━━━━━ Provided entries ━━━━━

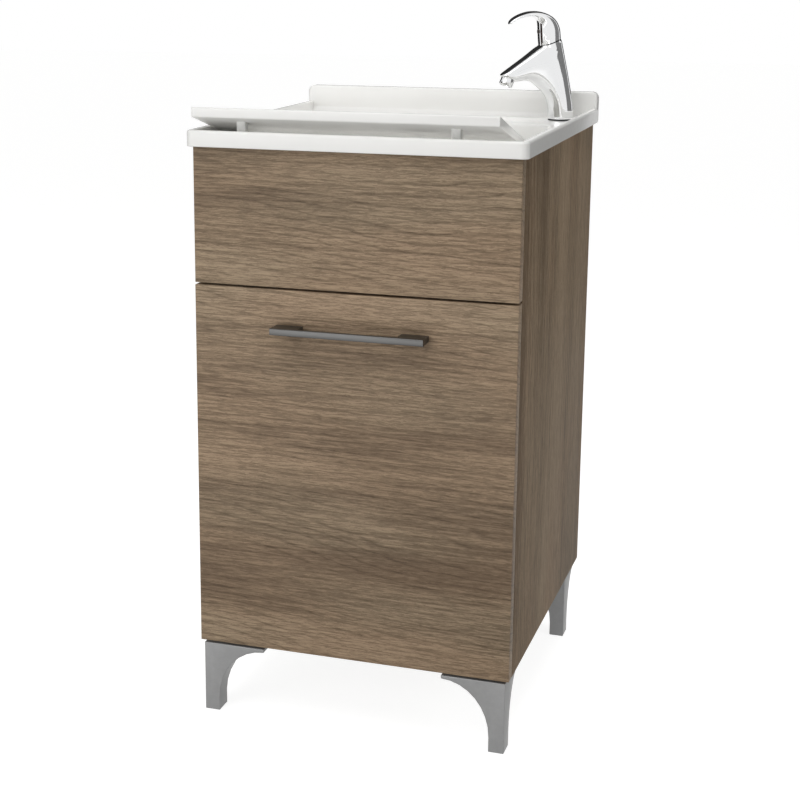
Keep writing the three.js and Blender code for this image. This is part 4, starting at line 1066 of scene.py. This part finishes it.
# The dark wall that reflections see: it begins and is full at these parts of a direction.
WALL_SHADE = 0.03
WALL_UP = (0.05, 0.14)
WALL_BACK = (-0.2, 0.3)
WALL_END = (0.3, 0.6)  # it fades out again to the right
RIGHT_SPAN = (-0.1, 0.7)  # over which the world's light falls off to the right
RIGHT_SHARE = 0.4  # light from the right, as a share of the light from the left


def floor_material(value, glow_strength):
    """Pale matte floor; the camera and reflections see it near white, with the object's shadow."""
    made = Nodes("floor")
    low, high = CLOUD_SPAN
    speckle = made.cloud(made.place, scale=40, detail=3)
    made.set(Base_Color=made.ramp(speckle, [(low, shaded(value, 0.99)), (high, value)]))
    made.set(Roughness=0.9, Specular_IOR_Level=0.1)
    light = made.new("ShaderNodeLightPath").outputs
    seen = made.math("MAXIMUM", light["Is Camera Ray"], light["Is Glossy Ray"])
    seen = made.math("MAXIMUM", seen, light["Is Transmission Ray"])
    glow = made.new("ShaderNodeEmission", Strength=made.math("MULTIPLY", seen, glow_strength))
    lit = made.new("ShaderNodeAddShader", made.shader.outputs[0], glow.outputs[0])
    made.link(lit.outputs[0], made.output.inputs["Surface"])
    return made.material


def sheet(name, width, depth, matrix, material):
    skin = bmesh.new()
    bmesh.ops.create_grid(skin, x_segments=1, y_segments=1, size=0.5)
    bmesh.ops.transform(skin, matrix=matrix @ Matrix.Diagonal((width, depth, 1, 1)), verts=skin.verts)
    thing = shown(name, to_mesh(skin, name))
    thing.data.materials.append(material)
    return thing


def lamp(name, place, target, size, power, mirrored):
    """A soft lamp that the camera does not see; polished metal shows it only where mirrored."""
    data = bpy.data.lights.new(name, "AREA")
    data.shape = "RECTANGLE"
    data.size, data.size_y = size
    data.energy = power
    thing = shown(name, data)
    thing.location = place
    thing.visible_camera = False
    thing.visible_glossy = mirrored
    thing.rotation_euler = (Vector(target) - Vector(place)).to_track_quat("-Z", "Y").to_euler()


def studio_cards():
    """Dark, grey and brown cards that only reflections show, as beside polished metal in a studio."""
    for name, shade, place, turn, size in CARDS:
        made = Nodes(name)
        made.set(Base_Color=(*shade, 1), Roughness=0.9, Specular_IOR_Level=0.0)
        matrix = Matrix.Translation(place) @ Matrix.Rotation(math.radians(turn), 4, "Z")
        card = sheet(name, *size, matrix @ Matrix.Rotation(math.pi / 2, 4, "X"), made.material)
        for ray in ("camera", "diffuse", "shadow", "transmission"):
            setattr(card, "visible_" + ray, False)


def studio_world(strength):
    """Even light all round, white to the camera; reflections see a dark wall high at the back."""
    world = bpy.data.worlds.new("studio")
    world.use_nodes = True
    made = Tree(world.node_tree)

    def background(power, shade=1):
        return made.new(
            "ShaderNodeBackground", Color=(shade, shade, shade, 1), Strength=power).outputs[0]

    def blend(factor, first, second):
        return made.new("ShaderNodeMixShader", factor, first, second).outputs[0]

    light = made.new("ShaderNodeLightPath").outputs
    heading = made.new("ShaderNodeTexCoord").outputs["Generated"]
    heading = made.new("ShaderNodeSeparateXYZ", Vector=heading).outputs
    high = made.ranged(heading["Z"], *WALL_UP)
    behind = made.ranged(heading["Y"], *WALL_BACK)
    aside = made.ranged(heading["X"], *WALL_END)
    dark = made.math("MULTIPLY", high, behind)
    dark = made.math("MULTIPLY", dark, made.math("SUBTRACT", 1, aside))
    wall = blend(dark, background(1), background(1, WALL_SHADE))
    clear = made.math("MAXIMUM", light["Is Camera Ray"], light["Is Transmission Ray"])
    to_right = made.ranged(heading["X"], *RIGHT_SPAN)
    uneven = blend(to_right, background(strength), background(strength * RIGHT_SHARE))
    seen = blend(clear, uneven, background(1))
    made.new("ShaderNodeOutputWorld", Surface=blend(light["Is Glossy Ray"], seen, wall))
    return world


def make_stage():
    stage = settings().stage
    scene = bpy.context.scene
    scene.view_settings.view_transform = "Standard"
    floor = floor_material(FLOOR_COLOUR, stage.floor_glow)
    sheet("floor", FLOOR_SIZE, FLOOR_SIZE, Matrix.Translation((0, 0, -FLOOR_DROP)), floor)
    studio_cards()
    scene.world = studio_world(stage.world_strength)
    for name, place, target, size, mirrored in LAMPS:
        lamp(name, place, target, size, getattr(stage, name + "_power"), mirrored)

    data = bpy.data.cameras.new("camera")
    data.lens = stage.camera_lens
    data.sensor_width = 36
    data.shift_x, data.shift_y = stage.camera_shift
    camera = shown("camera", data)
    camera.location = stage.camera_place
    camera.rotation_euler = (math.pi / 2 - stage.camera_pitch, 0, stage.camera_yaw)
    scene.camera = camera


# ---------------- operators

MATERIALS = {}


def all_materials():
    if not MATERIALS:
        MATERIALS.update(make_materials())
    return MATERIALS


class FinishBoards(bpy.types.Operator):
    """Gives the cabinet's boards their rounded edges and wood finish"""
    bl_idname = "laundry_sink.boards"
    bl_label = "Cabinet boards"

    def execute(self, context):
        make_boards(all_materials())
        return {"FINISHED"}


class FinishLegs(bpy.types.Operator):
    """Gives the four legs their rounded edges and silver-grey finish"""
    bl_idname = "laundry_sink.legs"
    bl_label = "Legs"

    def execute(self, context):
        make_legs(all_materials())
        return {"FINISHED"}


class FinishSinkTop(bpy.types.Operator):
    """Builds the glossy white sink top with its lip, bowl and upstand"""
    bl_idname = "laundry_sink.sink_top"
    bl_label = "Sink top"

    def execute(self, context):
        make_sink_top(all_materials())
        return {"FINISHED"}


class FinishWashboard(bpy.types.Operator):
    """Builds the sloping washboard with its ribs and feet"""
    bl_idname = "laundry_sink.washboard"
    bl_label = "Washboard"

    def execute(self, context):
        make_washboard(all_materials())
        return {"FINISHED"}


class FinishTap(bpy.types.Operator):
    """Builds the chrome tap: body with spout, lever and aerator"""
    bl_idname = "laundry_sink.tap"
    bl_label = "Tap"

    def execute(self, context):
        make_tap(all_materials())
        return {"FINISHED"}


class FinishHandle(bpy.types.Operator):
    """Gives the bar handle its rounded edges and satin finish"""
    bl_idname = "laundry_sink.handle"
    bl_label = "Handle"

    def execute(self, context):
        make_handle(all_materials())
        return {"FINISHED"}


class FinishBasket(bpy.types.Operator):
    """Gives the laundry basket its rounded edges and finish"""
    bl_idname = "laundry_sink.basket"
    bl_label = "Laundry basket"

    def execute(self, context):
        make_basket(all_materials())
        return {"FINISHED"}


class FinishWaste(bpy.types.Operator):
    """Gives the strainer, trap and pipes smooth curves and their finishes"""
    bl_idname = "laundry_sink.waste"
    bl_label = "Waste and trap"

    def execute(self, context):
        make_waste(all_materials())
        return {"FINISHED"}


class FinishFittings(bpy.types.Operator):
    """Gives hinges, hooks, brackets, screws and the tap's fixings their finishes"""
    bl_idname = "laundry_sink.fittings"
    bl_label = "Fittings"

    def execute(self, context):
        make_fittings(all_materials())
        return {"FINISHED"}


class SetStage(bpy.types.Operator):
    """Sets the floor, the soft light and the camera"""
    bl_idname = "laundry_sink.stage"
    bl_label = "Stage"

    def execute(self, context):
        make_stage()
        return {"FINISHED"}


OPERATORS = (
    SetStage, FinishBoards, FinishLegs, FinishSinkTop, FinishWashboard, FinishTap, FinishHandle,
    FinishBasket, FinishWaste, FinishFittings,
)


class SinkPanel(bpy.types.Panel):
    """Lists the pieces of the laundry sink"""
    bl_idname = "VIEW3D_PT_laundry_sink"
    bl_label = "Laundry sink"
    bl_space_type = "VIEW_3D"
    bl_region_type = "UI"
    bl_category = "Laundry sink"

    def draw(self, context):
        for operator in OPERATORS:
            self.layout.operator(operator.bl_idname)


CLASSES = (SinkSizes, SinkColours, StageSettings, SinkSettings, *OPERATORS, SinkPanel)


def register():
    for kind in CLASSES:
        bpy.utils.register_class(kind)
    bpy.types.Scene.laundry_sink = bpy.props.PointerProperty(type=SinkSettings)


def unregister():
    del bpy.types.Scene.laundry_sink
    for kind in reversed(CLASSES):
        bpy.utils.unregister_class(kind)


def main():
    register()
    for operator in OPERATORS:
        group, name = operator.bl_idname.split(".")
        getattr(getattr(bpy.ops, group), name)()


if __name__ == "__main__":
    main()
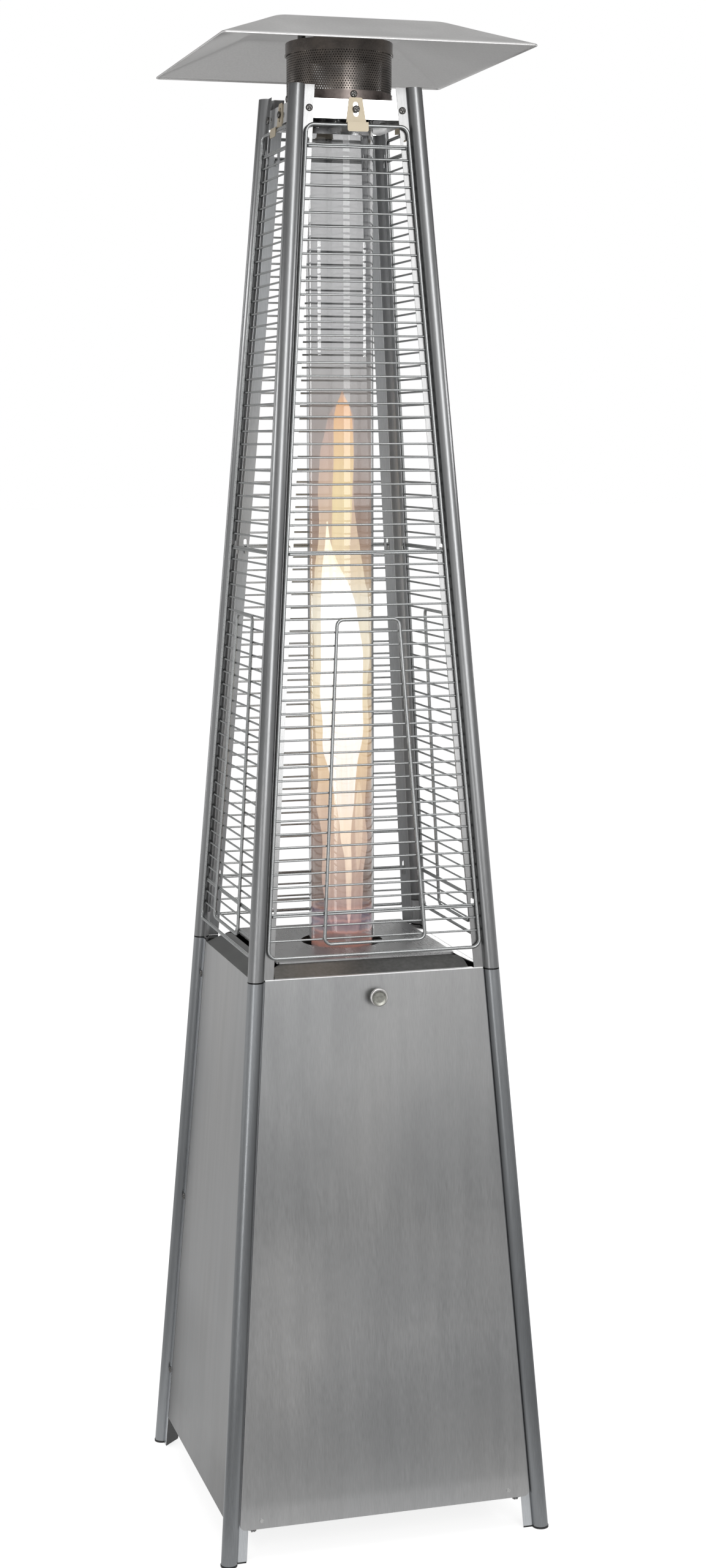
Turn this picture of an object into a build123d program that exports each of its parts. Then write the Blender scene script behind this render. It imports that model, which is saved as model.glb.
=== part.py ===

━━━━━

## Exercise
In the records above, find each line holding "finishes" and copy it.

## Finished answer
Keep writing the three.js and Blender code for this image. This is part 4, starting at line 1066 of scene.py. This part finishes it.
    """Gives the strainer, trap and pipes smooth curves and their finishes"""
    """Gives hinges, hooks, brackets, screws and the tap's fixings their finishes"""